(Entries with parts and joints)
-------------------------
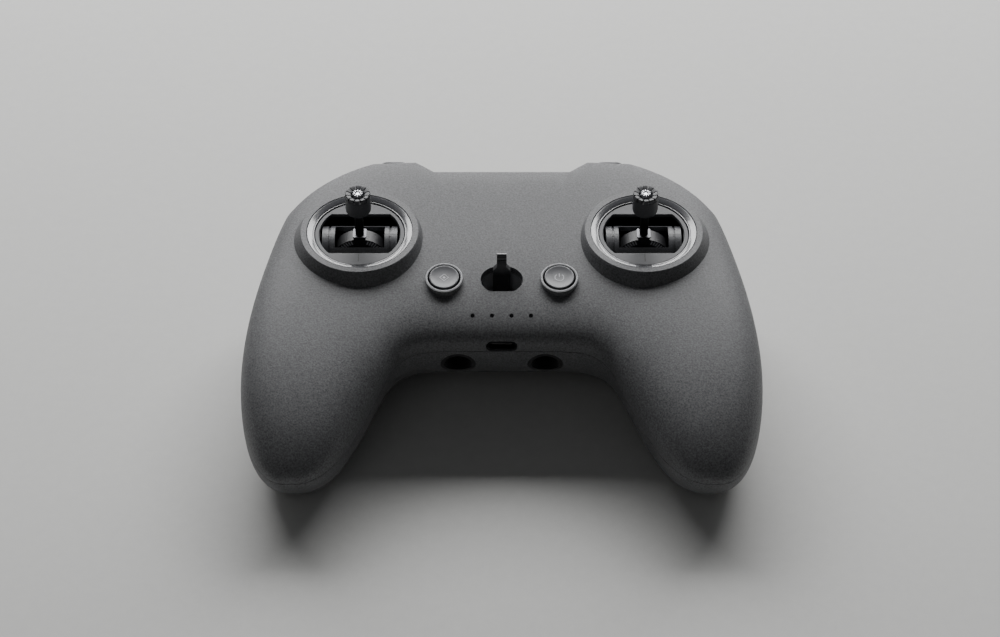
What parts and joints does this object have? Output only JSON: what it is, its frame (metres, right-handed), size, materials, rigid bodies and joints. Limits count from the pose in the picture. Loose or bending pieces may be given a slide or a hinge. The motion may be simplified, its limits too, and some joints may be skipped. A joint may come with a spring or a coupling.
{
  "type": "radio transmitter controller",
  "caption": "Gamepad-shaped radio transmitter with two sprung stick gimbals, face buttons, shoulder controls and stick storage sockets.",
  "frame": {"origin": "middle of the bounding box's base, on the plane that the transmitter lies on", "axes": "+Z out of the front face, +Y towards the shoulder edge away from the user, +X to the user's right"},
  "size_m": [0.1652, 0.1208, 0.062],
  "materials": {
    "shell_plastic": "fine spark-eroded grain",
    "bezel_finish": "dark satin paint on a turned ring",
    "gimbal_plastic": "dark filled nylon",
    "cap_plastic": "black, satin",
    "stick_metal": "turned, bead blasted",
    "pressed_steel": "stamped strip",
    "screw_steel": "black oxide",
    "button_plastic": "finer grain than the shell",
    "hook_plastic": "gloss black",
    "socket_rubber": "matt",
    "circuit_board": "solder mask",
    "port_metal": "nickel plated",
    "light_pipe": "clear acrylic, frosted tips",
    "cell_sleeve": "shrink sleeve"
  },
  "bodies": {
    "housing": {"antenna_left": "circuit_board", "antenna_right": "circuit_board", "battery_cell": "cell_sleeve", "battery_cradle": "gimbal_plastic", "board_screws": "screw_steel", "buzzer": "gimbal_plastic", "centring_leaf_left": "pressed_steel", "centring_leaf_right": "pressed_steel", "dial_bracket": "gimbal_plastic", "dial_plate": "button_plastic", "front_shell": "shell_plastic", "function_switch": "gimbal_plastic", "gimbal_base_left": "gimbal_plastic", "gimbal_base_right": "gimbal_plastic", "gimbal_bezel_left": "bezel_finish", "gimbal_bezel_right": "bezel_finish", "gimbal_board_left": "circuit_board", "gimbal_board_right": "circuit_board", "gimbal_cover_left": "gimbal_plastic", "gimbal_cover_right": "gimbal_plastic", "lanyard_cup": "hook_plastic", "lanyard_hook": "hook_plastic", "light_pipes": "light_pipe", "main_board": "circuit_board", "mode_switch_case": "gimbal_plastic", "port_shell": "port_metal", "port_tongue": "gimbal_plastic", "power_switch": "gimbal_plastic", "processor_shield": "pressed_steel", "radio_shield": "pressed_steel", "rear_screws": "screw_steel", "rear_shell": "shell_plastic", "return_switch": "gimbal_plastic", "shutter_plate": "button_plastic", "shutter_switch": "circuit_board", "status_leds": "light_pipe", "storage_socket_left": "socket_rubber", "storage_socket_right": "socket_rubber"},
    "pitch_left": {"gimbal_drum_left": "gimbal_plastic", "drum_magnet_left": "pressed_steel"},
    "stick_left": {"stick_block_left": "gimbal_plastic", "stick_clip_left": "pressed_steel", "stick_rod_left": "stick_metal"},
    "cap_left": {"stick_cap_left": "cap_plastic", "stick_star_left": "stick_metal"},
    "pitch_right": {"gimbal_drum_right": "gimbal_plastic", "drum_magnet_right": "pressed_steel"},
    "stick_right": {"stick_block_right": "gimbal_plastic", "stick_clip_right": "pressed_steel", "stick_rod_right": "stick_metal"},
    "cap_right": {"stick_cap_right": "cap_plastic", "stick_star_right": "stick_metal"},
    "function_button_body": {"function_button": "button_plastic"},
    "power_button_body": {"power_button": "button_plastic"},
    "gimbal_dial_body": {"gimbal_dial": "socket_rubber"},
    "shutter_button_body": {"shutter_button": "button_plastic"},
    "mode_slider_body": {"mode_slider": "gimbal_plastic"},
    "return_button_body": {"return_button": "button_plastic"}
  },
  "joints": [
    {"name": "left_stick_up_down", "type": "hinge", "parent": "housing", "child": "pitch_left", "pos_m": [-0.0462, 0.0256, 0.0348], "axis": [-1, 0, 0], "range_deg": [-25, 25], "stiffness_Nm_per_rad": 0.03},
    {"name": "left_stick_left_right", "type": "hinge", "parent": "pitch_left", "child": "stick_left", "pos_m": [-0.0462, 0.0256, 0.0348], "axis": [0, 1, 0], "range_deg": [-25, 25], "stiffness_Nm_per_rad": 0.03},
    {"name": "left_cap_turn", "type": "hinge", "parent": "stick_left", "child": "cap_left", "pos_m": [-0.0462, 0.0256, 0.058], "axis": [0, 0, 1], "range_deg": [-180, 180]},
    {"name": "right_stick_up_down", "type": "hinge", "parent": "housing", "child": "pitch_right", "pos_m": [0.0462, 0.0256, 0.0348], "axis": [-1, 0, 0], "range_deg": [-25, 25], "stiffness_Nm_per_rad": 0.03},
    {"name": "right_stick_left_right", "type": "hinge", "parent": "pitch_right", "child": "stick_right", "pos_m": [0.0462, 0.0256, 0.0348], "axis": [0, 1, 0], "range_deg": [-25, 25], "stiffness_Nm_per_rad": 0.03},
    {"name": "right_cap_turn", "type": "hinge", "parent": "stick_right", "child": "cap_right", "pos_m": [0.0462, 0.0256, 0.058], "axis": [0, 0, 1], "range_deg": [-180, 180]},
    {"name": "function_button_press", "type": "slide", "parent": "housing", "child": "function_button_body", "axis": [0, 0, -1], "range_m": [0, 0.0008], "stiffness_N_per_m": 600, "springref_m": -0.0006},
    {"name": "power_button_press", "type": "slide", "parent": "housing", "child": "power_button_body", "axis": [0, 0, -1], "range_m": [0, 0.0008], "stiffness_N_per_m": 600, "springref_m": -0.0006},
    {"name": "shutter_button_press", "type": "slide", "parent": "housing", "child": "shutter_button_body", "axis": [0, -1, 0], "range_m": [0, 0.0008], "stiffness_N_per_m": 600, "springref_m": -0.0006},
    {"name": "return_button_press", "type": "slide", "parent": "housing", "child": "return_button_body", "axis": [0, -1, 0], "range_m": [0, 0.0008], "stiffness_N_per_m": 600, "springref_m": -0.0006},
    {"name": "gimbal_dial_turn", "type": "hinge", "parent": "housing", "child": "gimbal_dial_body", "pos_m": [-0.036, 0.0532, 0.032], "axis": [1, 0, 0], "range_deg": [-30, 30], "stiffness_Nm_per_rad": 0.004},
    {"name": "mode_slider_slide", "type": "slide", "parent": "housing", "child": "mode_slider_body", "axis": [1, 0, 0], "range_m": [-0.0025, 0.0025]}
  ]
}
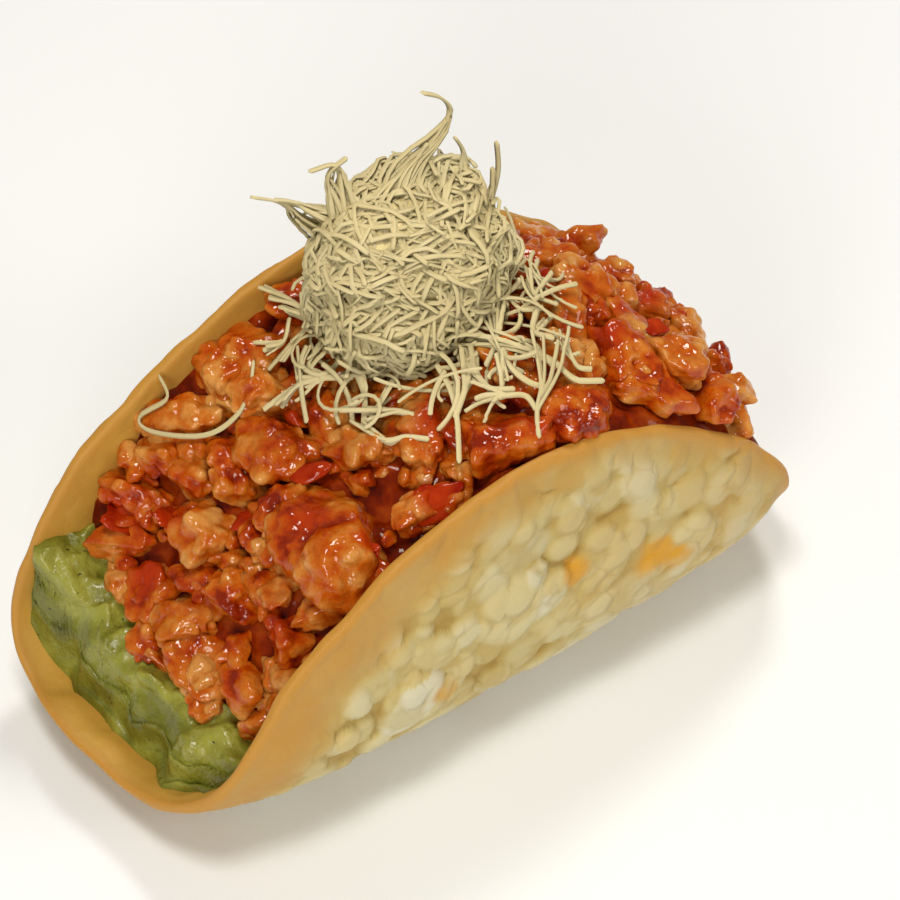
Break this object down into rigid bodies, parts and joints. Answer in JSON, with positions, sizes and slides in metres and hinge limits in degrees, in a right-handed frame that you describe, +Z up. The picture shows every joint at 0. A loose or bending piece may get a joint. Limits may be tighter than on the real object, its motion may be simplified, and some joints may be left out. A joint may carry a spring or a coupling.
{
  "type": "taco",
  "caption": "Soft taco: a small folded flour tortilla that stands on its fold, filled with guacamole and chopped chicken in chilli sauce, topped with a tuft of finely grated cheese.",
  "frame": {"origin": "on the ground under the middle of the taco's bounding box", "axes": "+X along the fold, from the end that shows the guacamole to the other, +Y from the low front wall to the high back wall, +Z up"},
  "size_m": [0.108, 0.0516, 0.086],
  "materials": {
    "tortilla": "fried flour tortilla, pale cream blisters over a tan sheet, satin",
    "guacamole": "mashed avocado, wet",
    "chicken": "chopped chicken in orange-red chilli sauce, wet",
    "cheese": "finely grated pale cheese, satin"
  },
  "bodies": {
    "root": {"tortilla": "tortilla", "guacamole": "guacamole", "chicken_filling": "chicken", "grated_cheese": "cheese"}
  },
  "joints": []
}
-------------------------
TASK INSTRUCTIONS: From the data above, gather every line that includes the word "rigid".

OUTPUT OF THE EXERCISE:
What parts and joints does this object have? Output only JSON: what it is, its frame (metres, right-handed), size, materials, rigid bodies and joints. Limits count from the pose in the picture. Loose or bending pieces may be given a slide or a hinge. The motion may be simplified, its limits too, and some joints may be skipped. A joint may come with a spring or a coupling.
Break this object down into rigid bodies, parts and joints. Answer in JSON, with positions, sizes and slides in metres and hinge limits in degrees, in a right-handed frame that you describe, +Z up. The picture shows every joint at 0. A loose or bending piece may get a joint. Limits may be tighter than on the real object, its motion may be simplified, and some joints may be left out. A joint may carry a spring or a coupling.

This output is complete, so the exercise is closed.